Review: 'Young Woman and the Sea' gives Daisy Ridley a chance to shine, playing a real sports hero of another era
As old-fashioned inspirational sports stories go, “Young Woman and the Sea” goes pretty well — a charming, if undemanding, story of a lone athlete battling the currents, the long odds and a society that has to be shown the value of a female hero.
Daisy Ridley, our current leading Jedi, stars as Trudy Ederle — who made world headlines 98 years ago by becoming (spoiler alert!) the first woman to successfully swim across the English Channel. It was a feat that a Jazz Age world marveled at, and 20 years later was still worthy of discussion. (It earned a mention in the 1944 horse drama “National Velvet.”)
The movie starts in 1914, with 9-year-old Trudy (played by Olive Abercrombie), the younger daughter of German immigrants Henry (Kim Bodnia), a butcher, and Gertrud (Jeanette Hain), who brought in money with her sewing. Trudy suffers a bout of the measles, getting so sick that the doctor predicts her death, but rallies back to health.
Shortly thereafter, when Mom insists her older daughter, Meg (played by Lilly Aspell as a young girl), learns to swim, Trudy isn’t allowed into the pool, for fear that she could spread measles to the other kids. Instead, Trudy and Meg — portrayed as young adults by Ridley and Tilda Cobham-Hervey (who played Helen Reddy in the 2019 biopic “I Am Woman”) — challenge each other by swimming around the pier at Coney Island.
Then Meg is given a chance to compete for a women’s swim team — a rarity in the ‘20s — but the coach, Charlotte Epstein (Sian Clifford, from “Fleabag”), doesn’t think Trudy has the form to become a fast swimmer. As the viewers have already learned, telling Trudy she can’t is a sure-fire way of ensuring that she will. In short order, she’s breaking swimming records and earning a spot on the 1924 U.S Olympic team in Paris.
Meg, however, is not going on the journey. Instead, Meg is following the path her parents have set out for her — the only path available to women then, the movie tells us — by marrying the apprentice butcher her parents have selected for her.

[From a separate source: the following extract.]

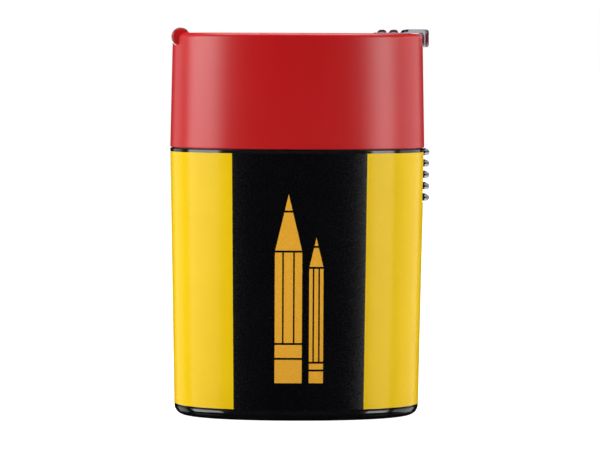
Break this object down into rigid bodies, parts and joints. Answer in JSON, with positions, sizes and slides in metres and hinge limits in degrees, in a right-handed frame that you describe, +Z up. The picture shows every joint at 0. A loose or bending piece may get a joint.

Preparing for the Olympics, Trudy learns that the head of the American governing body, James Sullivan (Glenn Fleshler) — who only reluctantly is approving a women’s team to compete in Paris — has chosen a male coach, Jabez Wolffe (Christopher Eccleston), to lead the women swimmers. But Wolffe is more concerned about preserving the women’s chastity on the voyage over than letting them train, so Trudy’s showing in Paris is less than expected.
After the Olympics, though, Trudy doesn’t want to quit swimming, and announces to her family that she will swim the English Channel. Again her obstacles are Sullivan’s chauvinism and Wolffe’s mule-headed thinking about the right way to swim the Channel — which he has attempted a dozen times. “How many successfully?” Trudy asks cheekily. Meanwhile, Trudy gains the respect of the veteran male swimmers who brave the Channel, including the eccentric William Burgess (Stephe Graham), the second man to successfully make the crossing.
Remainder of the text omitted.